# Start of Source data

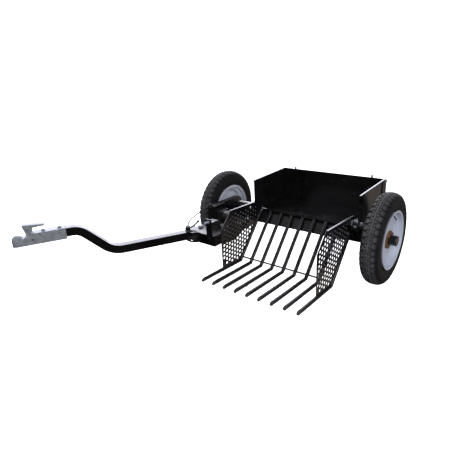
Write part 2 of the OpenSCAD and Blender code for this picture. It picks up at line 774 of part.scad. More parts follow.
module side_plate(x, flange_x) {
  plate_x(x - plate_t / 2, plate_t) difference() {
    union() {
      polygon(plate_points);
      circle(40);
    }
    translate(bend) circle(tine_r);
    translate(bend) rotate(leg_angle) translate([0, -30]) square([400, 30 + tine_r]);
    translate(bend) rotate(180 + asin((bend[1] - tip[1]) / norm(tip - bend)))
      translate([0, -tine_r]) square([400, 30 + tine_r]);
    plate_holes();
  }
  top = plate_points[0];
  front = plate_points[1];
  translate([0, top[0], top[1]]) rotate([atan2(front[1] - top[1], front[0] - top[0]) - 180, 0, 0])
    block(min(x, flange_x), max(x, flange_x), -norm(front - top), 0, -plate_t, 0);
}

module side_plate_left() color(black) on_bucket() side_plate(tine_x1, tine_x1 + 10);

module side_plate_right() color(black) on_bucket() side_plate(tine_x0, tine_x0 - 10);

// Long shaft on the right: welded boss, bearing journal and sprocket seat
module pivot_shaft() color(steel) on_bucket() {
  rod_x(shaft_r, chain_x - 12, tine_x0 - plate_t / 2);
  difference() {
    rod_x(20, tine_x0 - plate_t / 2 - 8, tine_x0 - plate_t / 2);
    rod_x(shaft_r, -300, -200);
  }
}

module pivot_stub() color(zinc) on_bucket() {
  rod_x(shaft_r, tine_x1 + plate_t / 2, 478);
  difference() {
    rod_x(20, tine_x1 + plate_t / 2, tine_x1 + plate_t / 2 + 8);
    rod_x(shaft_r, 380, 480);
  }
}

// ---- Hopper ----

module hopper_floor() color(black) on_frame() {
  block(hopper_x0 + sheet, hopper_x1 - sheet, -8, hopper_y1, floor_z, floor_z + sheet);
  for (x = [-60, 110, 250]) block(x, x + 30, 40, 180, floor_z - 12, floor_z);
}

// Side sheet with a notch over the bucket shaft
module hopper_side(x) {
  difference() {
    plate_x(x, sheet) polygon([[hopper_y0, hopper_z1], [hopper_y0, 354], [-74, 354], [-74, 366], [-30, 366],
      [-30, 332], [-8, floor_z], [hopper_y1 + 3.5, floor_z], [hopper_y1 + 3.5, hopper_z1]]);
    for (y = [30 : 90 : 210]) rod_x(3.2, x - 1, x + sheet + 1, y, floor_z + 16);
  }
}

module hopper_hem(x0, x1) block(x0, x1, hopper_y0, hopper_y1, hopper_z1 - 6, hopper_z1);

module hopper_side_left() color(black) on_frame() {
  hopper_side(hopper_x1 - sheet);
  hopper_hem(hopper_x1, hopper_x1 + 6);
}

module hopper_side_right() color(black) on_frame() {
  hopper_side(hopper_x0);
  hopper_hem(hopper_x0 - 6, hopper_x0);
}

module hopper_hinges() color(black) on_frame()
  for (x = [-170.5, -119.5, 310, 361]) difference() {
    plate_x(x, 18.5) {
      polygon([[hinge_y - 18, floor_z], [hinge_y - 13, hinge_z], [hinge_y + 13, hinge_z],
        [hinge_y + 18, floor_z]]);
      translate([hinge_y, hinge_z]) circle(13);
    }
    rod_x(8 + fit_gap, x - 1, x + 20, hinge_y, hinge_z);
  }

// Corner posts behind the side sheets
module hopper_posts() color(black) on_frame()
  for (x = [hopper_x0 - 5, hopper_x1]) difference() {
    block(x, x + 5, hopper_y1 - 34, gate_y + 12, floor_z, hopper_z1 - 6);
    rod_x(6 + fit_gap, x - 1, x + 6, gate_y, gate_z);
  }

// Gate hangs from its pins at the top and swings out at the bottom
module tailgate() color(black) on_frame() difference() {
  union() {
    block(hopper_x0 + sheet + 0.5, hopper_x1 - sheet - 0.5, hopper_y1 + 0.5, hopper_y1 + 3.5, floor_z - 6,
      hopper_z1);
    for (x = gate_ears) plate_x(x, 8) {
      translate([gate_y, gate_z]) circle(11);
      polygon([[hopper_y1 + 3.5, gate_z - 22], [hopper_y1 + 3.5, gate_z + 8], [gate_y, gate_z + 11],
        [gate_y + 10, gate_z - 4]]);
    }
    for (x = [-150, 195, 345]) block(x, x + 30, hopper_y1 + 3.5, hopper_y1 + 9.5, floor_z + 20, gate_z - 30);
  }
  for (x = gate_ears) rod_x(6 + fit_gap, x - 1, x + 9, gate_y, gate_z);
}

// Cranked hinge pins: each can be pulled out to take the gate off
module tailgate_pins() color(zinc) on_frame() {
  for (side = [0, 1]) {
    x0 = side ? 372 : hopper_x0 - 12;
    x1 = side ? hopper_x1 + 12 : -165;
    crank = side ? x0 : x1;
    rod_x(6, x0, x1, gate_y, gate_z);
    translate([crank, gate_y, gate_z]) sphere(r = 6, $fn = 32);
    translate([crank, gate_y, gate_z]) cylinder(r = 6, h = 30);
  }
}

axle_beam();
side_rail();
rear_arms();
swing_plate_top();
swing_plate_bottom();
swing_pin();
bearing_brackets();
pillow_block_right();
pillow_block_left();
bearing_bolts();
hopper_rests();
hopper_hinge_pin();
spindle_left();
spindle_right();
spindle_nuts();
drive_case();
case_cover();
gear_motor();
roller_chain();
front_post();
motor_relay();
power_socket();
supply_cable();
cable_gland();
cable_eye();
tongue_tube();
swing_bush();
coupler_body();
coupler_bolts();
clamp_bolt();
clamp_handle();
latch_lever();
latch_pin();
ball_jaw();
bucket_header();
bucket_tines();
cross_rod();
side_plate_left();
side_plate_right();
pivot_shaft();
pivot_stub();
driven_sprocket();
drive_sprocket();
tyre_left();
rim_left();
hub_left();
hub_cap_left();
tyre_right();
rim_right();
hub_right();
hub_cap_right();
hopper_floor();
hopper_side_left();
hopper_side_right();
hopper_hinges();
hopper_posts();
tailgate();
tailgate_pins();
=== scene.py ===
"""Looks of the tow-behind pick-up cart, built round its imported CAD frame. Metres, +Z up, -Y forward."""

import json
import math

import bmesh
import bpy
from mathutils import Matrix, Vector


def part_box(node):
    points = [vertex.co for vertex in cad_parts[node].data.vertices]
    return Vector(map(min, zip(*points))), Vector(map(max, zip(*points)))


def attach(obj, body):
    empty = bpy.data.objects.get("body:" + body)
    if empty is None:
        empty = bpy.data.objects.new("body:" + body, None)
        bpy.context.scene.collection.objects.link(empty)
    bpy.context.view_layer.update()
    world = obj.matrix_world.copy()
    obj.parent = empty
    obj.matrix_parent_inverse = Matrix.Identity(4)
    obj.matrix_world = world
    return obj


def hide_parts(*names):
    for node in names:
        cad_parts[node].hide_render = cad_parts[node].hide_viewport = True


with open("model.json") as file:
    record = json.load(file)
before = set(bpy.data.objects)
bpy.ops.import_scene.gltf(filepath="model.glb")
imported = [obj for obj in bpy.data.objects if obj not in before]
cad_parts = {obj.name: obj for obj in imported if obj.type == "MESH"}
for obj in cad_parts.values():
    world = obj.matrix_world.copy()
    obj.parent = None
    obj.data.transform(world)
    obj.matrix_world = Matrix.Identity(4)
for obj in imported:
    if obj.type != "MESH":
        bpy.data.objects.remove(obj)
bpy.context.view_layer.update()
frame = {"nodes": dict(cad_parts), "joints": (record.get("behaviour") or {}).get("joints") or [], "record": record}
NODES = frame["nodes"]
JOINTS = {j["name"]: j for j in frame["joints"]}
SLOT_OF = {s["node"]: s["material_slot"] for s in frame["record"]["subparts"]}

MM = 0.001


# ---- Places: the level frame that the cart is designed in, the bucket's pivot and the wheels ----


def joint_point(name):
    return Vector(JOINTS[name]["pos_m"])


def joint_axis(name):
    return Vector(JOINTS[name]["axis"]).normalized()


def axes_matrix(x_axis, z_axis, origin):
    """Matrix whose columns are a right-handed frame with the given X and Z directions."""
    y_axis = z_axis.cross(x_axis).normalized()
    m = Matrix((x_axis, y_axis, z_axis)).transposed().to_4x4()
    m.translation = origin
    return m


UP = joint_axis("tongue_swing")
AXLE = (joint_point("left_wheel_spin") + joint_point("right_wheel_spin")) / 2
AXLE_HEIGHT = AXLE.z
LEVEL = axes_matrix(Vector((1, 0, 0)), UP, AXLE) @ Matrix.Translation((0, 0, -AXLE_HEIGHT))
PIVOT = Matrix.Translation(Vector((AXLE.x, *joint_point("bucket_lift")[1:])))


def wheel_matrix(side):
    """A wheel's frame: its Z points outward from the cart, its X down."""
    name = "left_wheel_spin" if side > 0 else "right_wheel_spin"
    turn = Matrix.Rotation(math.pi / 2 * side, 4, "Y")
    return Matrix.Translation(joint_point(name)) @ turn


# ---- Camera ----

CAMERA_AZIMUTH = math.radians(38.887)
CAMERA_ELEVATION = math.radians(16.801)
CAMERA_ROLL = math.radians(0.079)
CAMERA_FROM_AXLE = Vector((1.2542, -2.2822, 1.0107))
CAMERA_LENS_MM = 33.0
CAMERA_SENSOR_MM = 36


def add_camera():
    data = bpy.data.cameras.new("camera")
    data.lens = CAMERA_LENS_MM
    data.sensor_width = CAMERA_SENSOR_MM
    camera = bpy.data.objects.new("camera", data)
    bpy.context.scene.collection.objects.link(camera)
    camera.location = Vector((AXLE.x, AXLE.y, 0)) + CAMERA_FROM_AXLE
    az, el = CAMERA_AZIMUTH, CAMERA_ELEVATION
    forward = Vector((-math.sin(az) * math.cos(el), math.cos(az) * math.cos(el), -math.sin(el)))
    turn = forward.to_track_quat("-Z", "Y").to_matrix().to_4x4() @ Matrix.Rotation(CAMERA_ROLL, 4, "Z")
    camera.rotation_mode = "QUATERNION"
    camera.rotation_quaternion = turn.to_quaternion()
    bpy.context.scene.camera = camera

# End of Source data
# Start of Source data

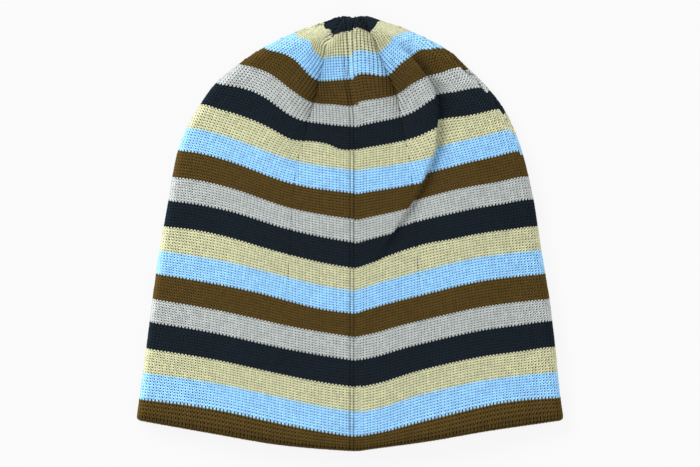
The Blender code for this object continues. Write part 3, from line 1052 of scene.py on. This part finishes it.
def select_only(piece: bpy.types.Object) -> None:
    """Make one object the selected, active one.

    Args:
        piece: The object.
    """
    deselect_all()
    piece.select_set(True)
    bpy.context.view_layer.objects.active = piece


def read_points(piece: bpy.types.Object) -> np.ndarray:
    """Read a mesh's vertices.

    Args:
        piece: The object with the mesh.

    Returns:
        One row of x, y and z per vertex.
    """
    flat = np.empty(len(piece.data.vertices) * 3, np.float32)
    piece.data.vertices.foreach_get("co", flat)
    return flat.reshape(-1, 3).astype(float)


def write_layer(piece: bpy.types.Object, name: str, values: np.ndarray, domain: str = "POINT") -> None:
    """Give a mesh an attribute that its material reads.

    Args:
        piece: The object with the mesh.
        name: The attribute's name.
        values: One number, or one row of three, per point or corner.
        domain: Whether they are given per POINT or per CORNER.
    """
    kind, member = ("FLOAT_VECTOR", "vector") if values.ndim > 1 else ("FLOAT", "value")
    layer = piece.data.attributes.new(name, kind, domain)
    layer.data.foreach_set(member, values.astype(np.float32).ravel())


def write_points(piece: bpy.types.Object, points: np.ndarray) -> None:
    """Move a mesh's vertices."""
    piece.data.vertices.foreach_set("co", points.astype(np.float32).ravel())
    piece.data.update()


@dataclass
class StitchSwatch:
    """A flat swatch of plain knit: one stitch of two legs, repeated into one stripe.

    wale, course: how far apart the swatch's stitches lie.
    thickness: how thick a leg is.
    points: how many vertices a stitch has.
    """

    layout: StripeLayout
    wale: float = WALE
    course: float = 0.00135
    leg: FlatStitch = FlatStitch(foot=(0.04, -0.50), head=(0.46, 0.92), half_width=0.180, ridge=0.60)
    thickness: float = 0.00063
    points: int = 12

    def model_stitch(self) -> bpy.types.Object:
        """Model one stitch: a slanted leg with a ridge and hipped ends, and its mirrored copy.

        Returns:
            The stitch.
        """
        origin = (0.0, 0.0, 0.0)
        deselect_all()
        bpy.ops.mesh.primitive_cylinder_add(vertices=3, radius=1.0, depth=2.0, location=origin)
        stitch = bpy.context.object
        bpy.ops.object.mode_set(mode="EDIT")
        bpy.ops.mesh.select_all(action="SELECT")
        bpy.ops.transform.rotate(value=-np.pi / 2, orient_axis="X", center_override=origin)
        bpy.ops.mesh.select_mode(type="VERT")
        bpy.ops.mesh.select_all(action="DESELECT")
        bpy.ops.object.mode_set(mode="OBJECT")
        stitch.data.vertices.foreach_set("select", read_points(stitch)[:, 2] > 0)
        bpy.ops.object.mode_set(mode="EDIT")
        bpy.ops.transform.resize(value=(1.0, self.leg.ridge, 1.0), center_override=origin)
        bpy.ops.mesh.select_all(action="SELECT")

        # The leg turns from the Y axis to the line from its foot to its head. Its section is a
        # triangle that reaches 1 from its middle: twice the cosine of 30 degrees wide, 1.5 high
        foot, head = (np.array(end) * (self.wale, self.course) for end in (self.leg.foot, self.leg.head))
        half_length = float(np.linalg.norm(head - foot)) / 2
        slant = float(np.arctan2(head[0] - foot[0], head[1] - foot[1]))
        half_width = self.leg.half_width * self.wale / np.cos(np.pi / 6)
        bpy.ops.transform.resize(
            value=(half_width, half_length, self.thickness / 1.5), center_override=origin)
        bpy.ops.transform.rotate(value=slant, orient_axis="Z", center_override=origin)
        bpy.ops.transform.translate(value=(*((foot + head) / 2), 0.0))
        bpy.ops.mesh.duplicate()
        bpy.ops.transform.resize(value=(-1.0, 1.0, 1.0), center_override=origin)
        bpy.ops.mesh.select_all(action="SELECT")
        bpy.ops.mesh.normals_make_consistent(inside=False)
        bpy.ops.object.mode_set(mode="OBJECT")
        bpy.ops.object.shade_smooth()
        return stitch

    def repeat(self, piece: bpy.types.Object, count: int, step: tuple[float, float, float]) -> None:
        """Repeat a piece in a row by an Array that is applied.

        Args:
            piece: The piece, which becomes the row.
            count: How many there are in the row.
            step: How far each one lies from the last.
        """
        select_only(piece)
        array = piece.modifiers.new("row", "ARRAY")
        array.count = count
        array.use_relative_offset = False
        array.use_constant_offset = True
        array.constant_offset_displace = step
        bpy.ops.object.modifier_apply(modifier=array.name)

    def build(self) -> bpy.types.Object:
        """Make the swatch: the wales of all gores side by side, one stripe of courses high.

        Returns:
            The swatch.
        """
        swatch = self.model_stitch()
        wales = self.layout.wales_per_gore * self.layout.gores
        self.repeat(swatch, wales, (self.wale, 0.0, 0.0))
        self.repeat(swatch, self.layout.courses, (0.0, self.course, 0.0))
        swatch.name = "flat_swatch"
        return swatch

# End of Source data

- _Work to do_
Transcribe precisely the lines between the one that contains "The Blender code" and the one that contains "bpy.context.view_layer.objects.active = piece", counting those two lines as part of the range.

- _Task response_
The Blender code for this object continues. Write part 3, from line 1052 of scene.py on. This part finishes it.
def select_only(piece: bpy.types.Object) -> None:
    """Make one object the selected, active one.

    Args:
        piece: The object.
    """
    deselect_all()
    piece.select_set(True)
    bpy.context.view_layer.objects.active = piece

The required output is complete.